TYC Brother would “welcome proposals from Chinese carmakers to buy a stake if the tie-up will help us expand in China and globally,” spokesman Hsia Kang (夏康) said.
Depo Auto Parts Industrial Co (帝寶工業), Taiwan’s No. 3 partsmaker by sales, would consider deals if any were offered, spokesman Cheng Anshun (鄭安順) said.
Tong Yang, which also makes body-parts and windshields, climbed 5.9 percent in Taipei trading to close at NT$34, its highest since Oct. 15, 2007. TYC Brother rose 2.3 percent to NT$22.55. Tong Yang is the second-best performer this year among the 45 companies in Bloomberg’s global partsmaker index.
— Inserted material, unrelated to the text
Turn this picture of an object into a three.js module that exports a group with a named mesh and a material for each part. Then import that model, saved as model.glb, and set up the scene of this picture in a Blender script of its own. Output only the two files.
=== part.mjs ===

Chinese carmakers can consider deals in Taiwan as the Chinese government announced the end of an investment ban on April 29. The same day, China Mobile Ltd (中國移動) said it had agreed to buy 12 percent of Far EasTone Telecommunications Co (遠傳), the first investment by a Chinese state-owned company in Taiwan since a civil war ended six decades ago.
Taiwan’s Cabinet is set to consider opening up 65 industries, including autos, to Chinese investors within two months, Fan Liang-tung (范良棟), executive secretary of the Ministry of Economic Affairs’ Investment Commission, said on Wednesday.
Chinese automakers are already building a presence in Taiwan, with Chery and Geely, the largest private automaker, both set to begin sales this year. An automakers’ group also sent an 83-member delegation to Taiwan last month to look at options, including cooperation in developing in-car navigation systems.
“We see a lot of opportunities for development in Taiwan,” said Jin Yibo (金弋波), a spokesman for Wuhu, China-based Chery. The automaker, which will offer A3 compacts in Taiwan from November, will source 60 percent of parts locally, he added.